HubSpot’s latest update is mixed: Q4 2025 constant-currency growth held at 18%, billings rose 18.0% y/y, and revenue came in at 15.9% y/y, but analysts still only see gradual EPS improvement to $13.24 for fiscal 2026. The bull case centers on a new pricing model driving customer expansion and net-new ARR running ahead of overall growth, while the bear case is intensified mid-market competition from Salesforce and muted AI adoption. Shares are already down 67% over the past year, indicating sentiment remains cautious despite the company’s strong 84% gross margin and under-penetrated SMB TAM.

Analysis

The important second-order read-through is not just about HUBS execution, but about where mid-market software budgets are flowing: incumbents with broader platform footprints are increasingly using product bundling to intercept upgrade spend that historically would have migrated inside best-of-breed vertical SaaS. That makes CRM the clearest competitive beneficiary, while HUBS becomes more dependent on monetizing its installed base rather than winning pure net-new logos. The pressure point is customer maturation: if expansion cohorts slow, HUBS can look deceptively resilient on headline growth while hidden churn rises in the upper end of the SMB/mid-market funnel. The new pricing model matters because it changes the elasticity of expansion revenue. If it is truly driving multi-product adoption, HUBS can offset slower seat growth with better ARPU, but that also raises the probability of a near-term payback drag as price-sensitive SMBs re-evaluate stack complexity. In other words, the bull case is less about faster top-line immediately and more about a longer-duration monetization curve; the bear case is a subtle conversion of growth quality into margin-only improvement, which the market usually rewards less than true acceleration.
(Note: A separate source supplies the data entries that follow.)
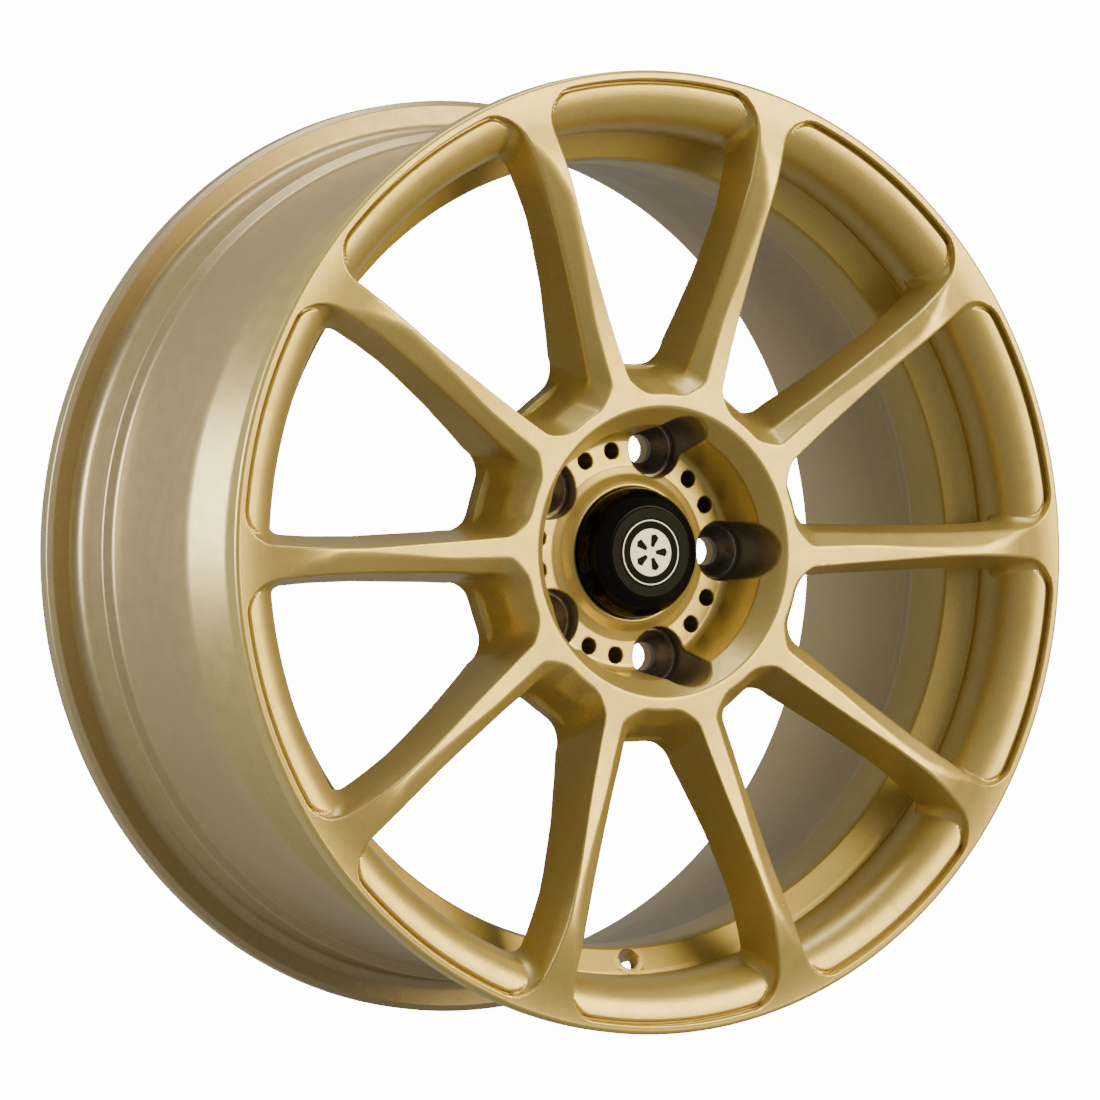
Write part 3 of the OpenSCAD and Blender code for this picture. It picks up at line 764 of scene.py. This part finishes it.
backing = plain("badge_backing", *washer(0.05, badge_r, 14.0, 15.0), ink, smooth=False)
ring_points, ring_faces = washer(16.3, 16.9, badge_y, foil_back)
disc_points, disc_faces = washer(0.05, 12.3, badge_y, foil_back)
foil_points = np.concatenate([ring_points, disc_points])
foil_faces = np.concatenate([ring_faces, disc_faces + len(ring_points)])
foil = plain("badge_foil", foil_points, foil_faces, silver, smooth=False)
petal = [(3.0, -0.9), (8.6, -2.3), (9.9, 0.0), (8.6, 2.3), (3.0, 0.9)]
petal_points = [(x, z, y) for y in (badge_y - 0.08, foil_back - 0.1) for x, z in petal]
petal_faces = [[0, 1, 2, 3, 4], [9, 8, 7, 6, 5]]
petal_faces += [[j, j + 5, (j + 1) % 5 + 5, (j + 1) % 5] for j in range(5)]
rosette = plain("badge_rosette", placed(np.array(petal_points)), petal_faces, ink, smooth=False)
copied_round(rosette, "petals round the badge", petals, ink)
for made in (backing, foil, rosette):
    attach(made, "centre_cap")
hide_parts("cap_badge")

# ---------------------------------------------------------------------------------------
# Studio: a white floor that curves up into a backdrop, and large soft lights.
floor_z = barrel_low.z
white = linear("#FFFFFF")
paper, tree, bsdf = new_material(
    "paper_backdrop_white",
    {"Base Color": white, "Roughness": 0.9, "Emission Color": white, "Emission Strength": 14.0},
)
curve_r = 2.0
curve_from = 2.5
sweep = [(-9.0, 0.0), (curve_from, 0.0)]
for t in np.radians(range(10, 91, 10)):
    sweep.append((curve_from + curve_r * math.sin(t), curve_r - curve_r * math.cos(t)))
sweep.append((curve_from + curve_r, 8.0))
points = [(x, y, floor_z + z) for y, z in sweep for x in (-12.0, 12.0)]
faces = [[k, k + 1, k + 3, k + 2] for k in range(0, 2 * len(sweep) - 2, 2)]
backdrop = plain("backdrop", points, faces, paper)
# The sweep is bright to the camera only, so the wheel keeps its dark reflections.
backdrop.visible_diffuse = False
backdrop.visible_glossy = False


def soft_light(name, spot, size, power, tint="#FFFFFF"):
    """A square-edged soft box that faces the wheel's centre."""
    lamp = bpy.data.lights.new(name, "AREA")
    lamp.shape = "RECTANGLE"
    lamp.size = size[0]
    lamp.size_y = size[1]
    lamp.energy = power
    lamp.color = linear(tint)[:3]
    made = bpy.data.objects.new(name, lamp)
    made.location = spot
    made.rotation_mode = "QUATERNION"
    made.rotation_quaternion = (-Vector(spot)).to_track_quat("-Z", "Y")
    bpy.context.scene.collection.objects.link(made)


soft_light("key_right", (2.1, -3.2, 1.0), (2.2, 2.4), 212, "#FFEAB0")
soft_light("side_left", (-3.3, 0.4, 0.8), (1.2, 1.8), 165)
soft_light("top", (0.0, -0.3, 2.6), (1.8, 1.2), 45)
world = bpy.data.worlds.new("studio")
bpy.context.scene.world = world
world.use_nodes = True
sky = world.node_tree.nodes["Background"]
sky.inputs["Color"].default_value = (1, 1, 1, 1)
sky.inputs["Strength"].default_value = 0.34

bpy.context.view_layer.update()
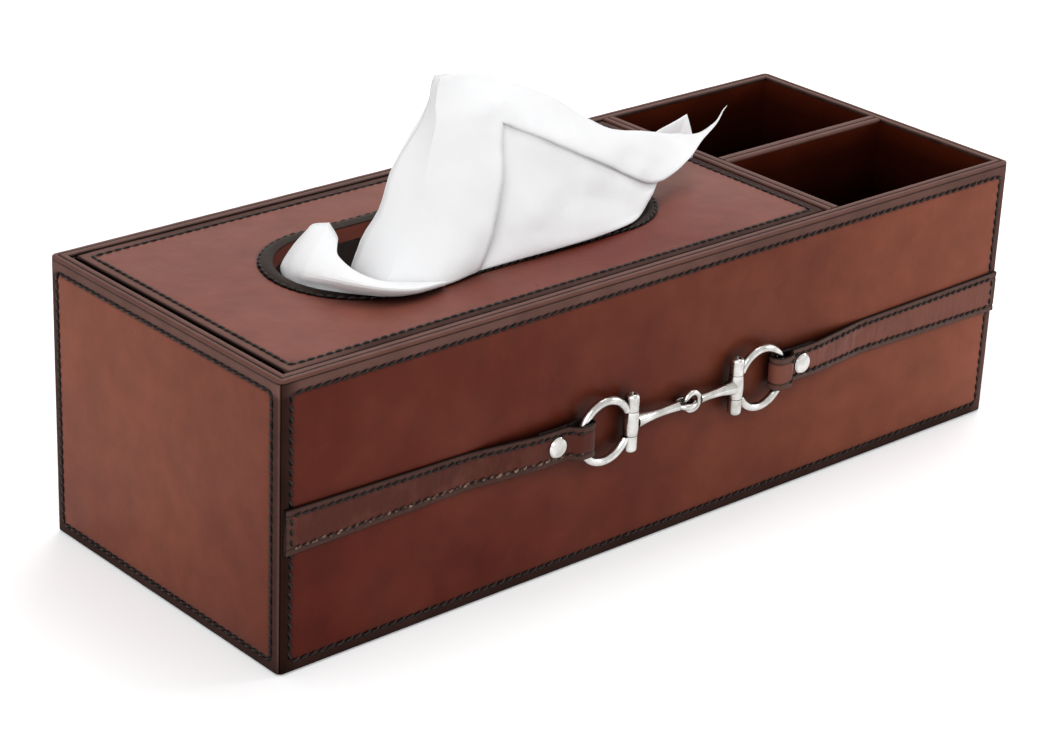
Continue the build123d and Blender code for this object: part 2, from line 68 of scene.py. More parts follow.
STITCH_INSET = 3.8 * MM  # from a panel's edge to its seam
STITCH_CORNER = 2.0 * MM  # the radius of a seam's corners
STITCH_PITCH, STITCH_LENGTH = 3.5 * MM, 3.3 * MM
THREAD = 0.5 * MM  # radius
EDGE_ROLL = 0.55 * MM  # the radius of a panel's rolled edge
# Within this reach, leather takes painted shade from what lies close to it.
CONTACT = 9 * MM  # how close things lie to leather that darken it


# ---- nodes and materials


def plug(tree, socket, value):
    """Link a socket to a node's output, or set its value."""
    if isinstance(value, bpy.types.NodeSocket):
        tree.links.new(value, socket)
    else:
        socket.default_value = (*value, 1.0) if socket.type == "RGBA" else value


def add(tree, kind, inputs=None, **settings):
    """A shader node with its settings and its sockets."""
    made = tree.nodes.new(kind)
    for key, value in settings.items():
        setattr(made, key, value)
    for key, value in (inputs or {}).items():
        plug(tree, made.inputs[key], value)
    return made


def mix(tree, factor, a, b, blend="MIX"):
    """A colour between a and b."""
    inputs = {0: factor, 6: a, 7: b}
    return add(tree, "ShaderNodeMix", inputs, data_type="RGBA", blend_type=blend).outputs[2]


def ramp(tree, factor, *stops):
    """A grey value that follows a list of (position, value) stops."""
    made = add(tree, "ShaderNodeValToRGB", {"Fac": factor})
    elements = made.color_ramp.elements
    while len(elements) < len(stops):
        elements.new(0.5)
    for element, (position, value) in zip(elements, stops):
        element.position = position
        element.color = (value, value, value, 1.0)
    return made.outputs["Color"]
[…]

AI is the key swing factor, but the market may be underestimating the risk that SMB customers do not adopt AI as a standalone feature—they adopt workflows. If HUBS cannot make AI feel embedded and low-friction, the company risks funding R&D without meaningful attach, while CRM and other larger suites can amortize AI across a broader enterprise dataset and sales motion. The contrarian setup is that HUBS may not need dramatic AI leadership to work, but it does need enough AI utility to avoid being re-priced as a slower-growth, lower-multiple mature platform.